One of the problems associated with radiotherapy planning for patients with endoprostheses (mainly the hip) is the inaccuracy of the algorithm calculating the dose distribution in the treatment planning system for the area in the vicinity of the border of tissue-prosthesis medium. Due to the use of high-energy ionizing radiation, during the treatment of patients with hip joint prosthesis, the dose delivered during the therapy session may be significantly different compared to the treatment plan. This is related to the change in the amount of energy deposited in the structure of irradiated organs. The change usually manifests by the dose reduction. This is due to the phenomena known as beam hardening by a high-density metal element and secondary build-up of the dose at the border of the medium (secondary build-up), resulting in an increase of the dose at the border of the medium, giving up to 20% [2]. Such a large change in energy deposited in the tissues of treated patients may lead to skeletal changes (leading to fractures in the hip joint) or even necrosis and weakening of the fixation of the implant.
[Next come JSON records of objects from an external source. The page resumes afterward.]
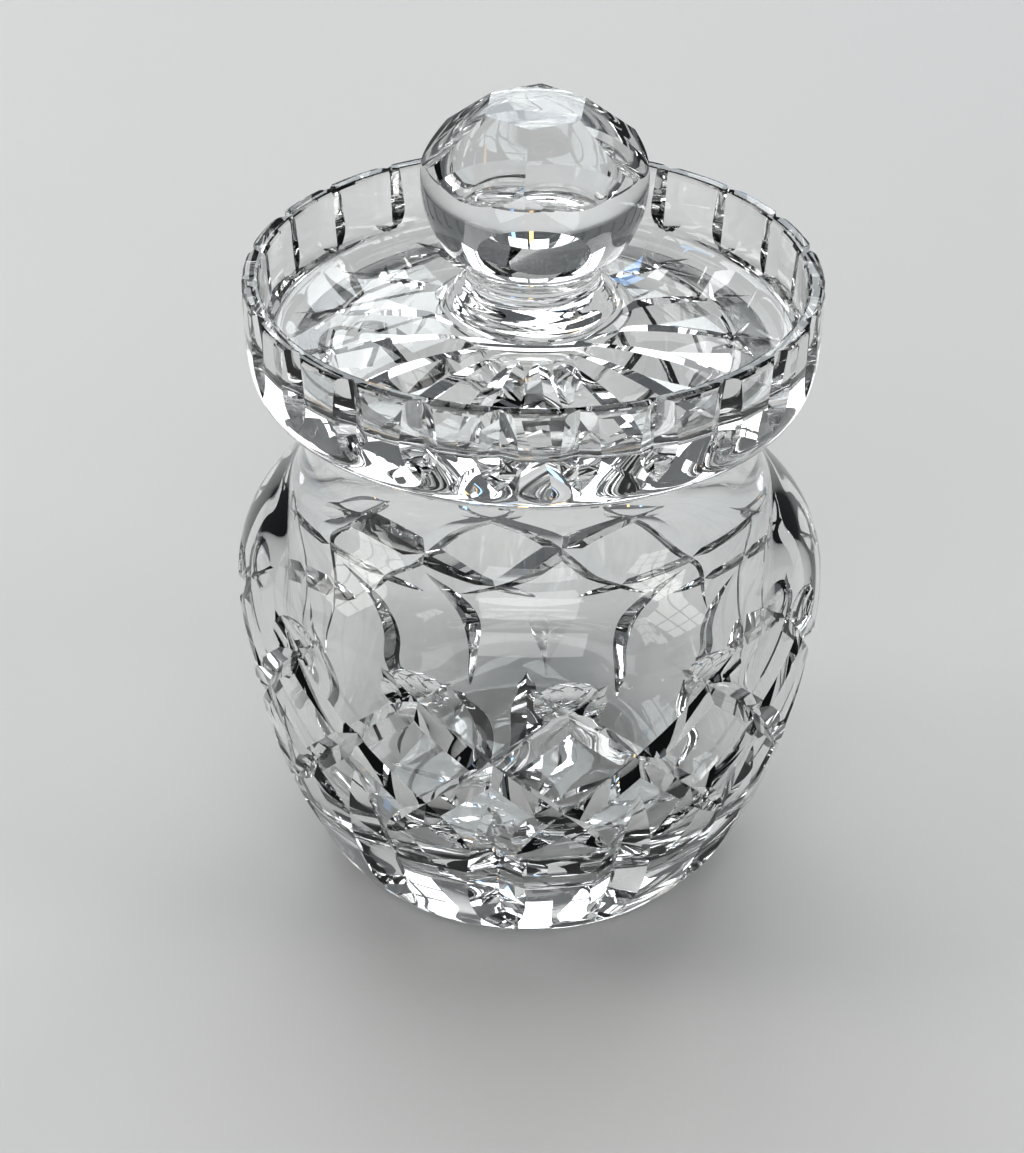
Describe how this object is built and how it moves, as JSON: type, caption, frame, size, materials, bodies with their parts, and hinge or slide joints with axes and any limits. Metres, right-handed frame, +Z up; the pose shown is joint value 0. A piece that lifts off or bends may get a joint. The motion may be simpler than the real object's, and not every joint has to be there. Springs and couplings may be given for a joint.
{
  "type": "lidded powder jar",
  "caption": "Round-shouldered cut-crystal powder jar with a lift-off dished lid, fluted rim and faceted ball knob.",
  "frame": {"origin": "centre of the foot, on the surface that the jar stands on", "axes": "+Z up along the jar's axis, -Y towards the front of the cut pattern"},
  "size_m": [0.0938, 0.0938, 0.1334],
  "materials": {
    "crystal": "polished, wheel-cut lead crystal"
  },
  "bodies": {
    "jar": {"jar": "crystal"},
    "lid": {"lid": "crystal"}
  },
  "joints": [
    {"name": "lid_lift", "type": "slide", "parent": "jar", "child": "lid", "axis": [0, 0, 1], "range_m": [0, 0.06]}
  ]
}
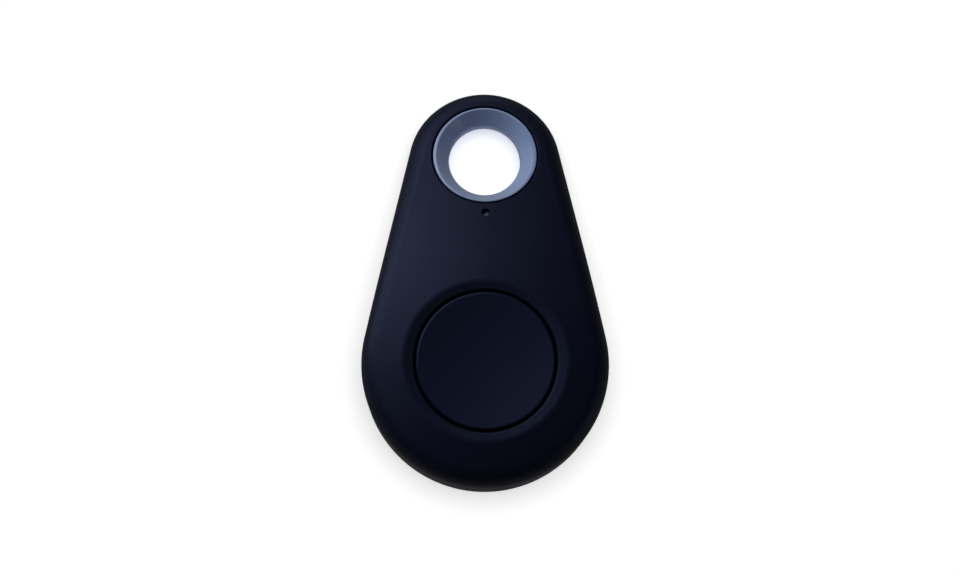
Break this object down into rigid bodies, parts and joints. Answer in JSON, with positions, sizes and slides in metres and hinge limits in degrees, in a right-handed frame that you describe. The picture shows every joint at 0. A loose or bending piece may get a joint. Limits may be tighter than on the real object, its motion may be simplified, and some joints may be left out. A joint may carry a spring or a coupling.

To verify the dose of ionizing radiation a phantom filled with water (soft tissue equivalent) was used with the bone elements (imitating hip joint) and metallic and ceramic (hip joint endoprostheses) placed in the stand. On acetabulum surface, thermoluminescent microdosimeters (TLD) based on lithium fluoride (LiF) and Gafchromic EBT were placed. The first irradiation by medical linear accelerator was performed and the dosimeters are under readout procedure.
REFERENCES
[1]. Malicki J.,Ślosarek K., 2016. Planowanie leczenia i dozymetria w radioterapii. Tom I, Gdańsk, ISBN: 9788365672292
[2]. Reft C, Alecu R, Das IJ, Gerbi BJ, Keall P, Lief E, Mijnheer BJ, Papanikolaou N, Sibata C, Van Dyk J. 2003. Dosimetricconsiderations for patients with HIP prosthesesundergoingpelvicirradiation. Report of the AAPM RadiationTherapyCommitteeTaskGroup 63 MedPhys. 30(6).1162-82.